STUTTGART, Germany — Innovation is more than a word in Germany; it is an active force in the country's economy.

Tinkering with technology, stretching materials and re-engineering each part of every product has built a powerhouse that produces more medical devices by sales volume than France, the UK, and Spain combined.

Today, as Germany faces record unemployment and a collapsing auto industry, the nation is relying on the consistent past performance of its companies in what it hopes is the recession-proof medical technology sector.

MedTec 2009, Europe's largest event dedicated to medical manufacturing, is not a product show so much as an industrial process exposition.

Endless rows of stands dedicated to machining surgical steel, crafting high performance ceramics, or laser cutting complex nano-geometries is reminder of the complexity of components that make up medical devices.

Among the German giants, it was an Irish company that was stealing the show with an advanced biocompatible electroactive polymer (EAP) called Micromuscle.

Using an electrical current of between one to two volts, the polymer can be stimulated to either bend in a predetermined direction or to release an embedded drug.

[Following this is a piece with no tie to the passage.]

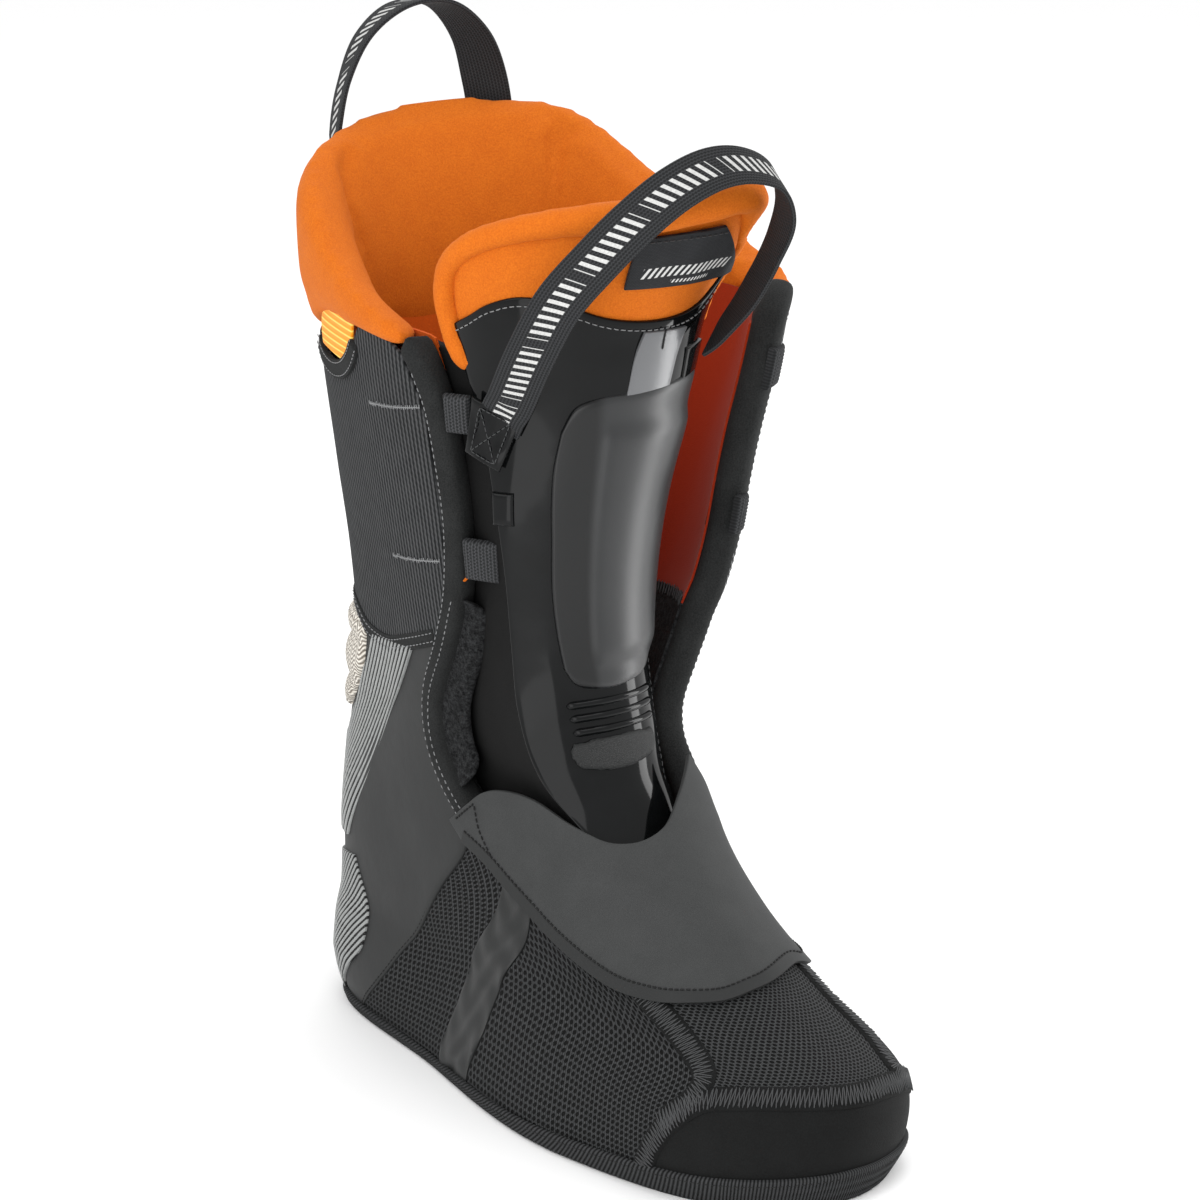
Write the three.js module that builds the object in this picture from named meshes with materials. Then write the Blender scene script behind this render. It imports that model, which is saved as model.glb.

Micromuscle can give controlled movement to guidewires, catheters, balloons and microsurgical tools for navigating through arteries and precision delivery of a therapeutic.

"We are still playing with the architecture," said Dermot O'Reilly of the innovation center at Creganna (Galway, Ireland).

"It is all about the geometry of the piece that is designed that determines the shape when the current is applied, for example, creating a hinge."

Reversing the electrical charge will reverse the effect.

Micromuscle works on the micron scale, he said with a 50 micron thick layer, for example, that can be expanded to 70 microns, though its length and width are measured in millimeters.

"We are still two years away from having a product on the showroom floor," he said, "but there is a very high interest" from Johnson & Johnson (New Brunswick, New Jersey), Boston Scientific (Natick, Massachusetts) and Edwards LifeSciences (Irvine, California), for example.

The drug release action can be passive, allowing the onboard pharmaceutical to dissolve, "which is not hugely special, but still very useful," he said.

But applying an electrical current can activate a controlled release of a drug, "for example on the tip of a device like a catheter, which is a very special effect."

Creganna announced the acquisition of the Micromuscle technology in early February, though according to Micromuscle AB (Linköping, Sweden), it has held the rights since October 2008, when that company collapsed after eight years of development work due to the exit of a venture capital fund.

The discovery of groundbreaking electroactive polymers (EAP) was awarded the Nobel Prize in 2000.

Creganna has retained the engineers and technical staff from Micromuscle to conduct a technology transfer and is engaged with former customers of Micromuscle to continue development projects incorporating the EAP technology.

The company has manufacturing facilities in Marlborough, Massachusetts, as well as in Galway.

Creganna specializes in the design and manufacturing of delivery devices for minimally invasive therapies with catheters and more recently specialty needles.

Alan Crean, director of business development, said the technology fits with the current Creganna offering and position and then adds "exciting new design possibilities."

In cardiology and percutaneous transluminal coronary angioplasty (PTCA), where Creganna currently works, guide wires, leads and catheters used to reach a targeted area inside blood vessels can become active, rather than passive, with enhanced micro control and steerability.

The micro movements are particularly well-suited to lower leg vessels and micro-dimensioned vessels in the brain.

Integration of the EAP technology into surgical devices will offers new functionality for controlled movement, which adds value to products, Crean said.

RFID for 2,500 sterilizations

Tracking reusable surgical instruments through reprocessing is a complicated and famously confusing process for hospitals.

Philippe Hermann, head of sales for MBBS (Cortaillod, Switzerland), says he has the answer in metal tags welded to the instruments.

Sounds simple, but the catch is that RFID signals could not be read through metal casings until now.

"We can read and write to an RFID tag through a metal jacket that can withstand 2,500 sterilization cycles, longer than the useful life of many surgical instruments," he said.

"It is our specialty and we have no competition," Hermann added.

The RFID tag is first welded with a laser inside a round metal housing and then the housing is welded to the surgical instrument.

"It is impossible to remove these tags," he said, "at least we have not yet found a way to do it. We can do it with titanium, if a customer requires it."

Started in 2000, MBBS is currently serving hospitals in France where, Hermann explains, regulations on surgical instrument traceability re the strictest in Europe requiring that an instrument can be tracked back through five previous patient procedures.

The company has 12 employees and works with hospitals in Lille and Besan on and two reference hospitals in Paris.

"Nurses in France have shown these tags make their work go three times faster, which is significant," Hermann said, adding that MBBS was recently selected for a project in France to tag 7,000 instruments

"Our strategy is to push in both directions, building hospital preference for the tags while also demonstrating the benefit to OEMs," he said.

MBBS has run pilot tests with DePuy (Warsaw, Indiana), an orthopedics subsidiary of Johnson & Johnson.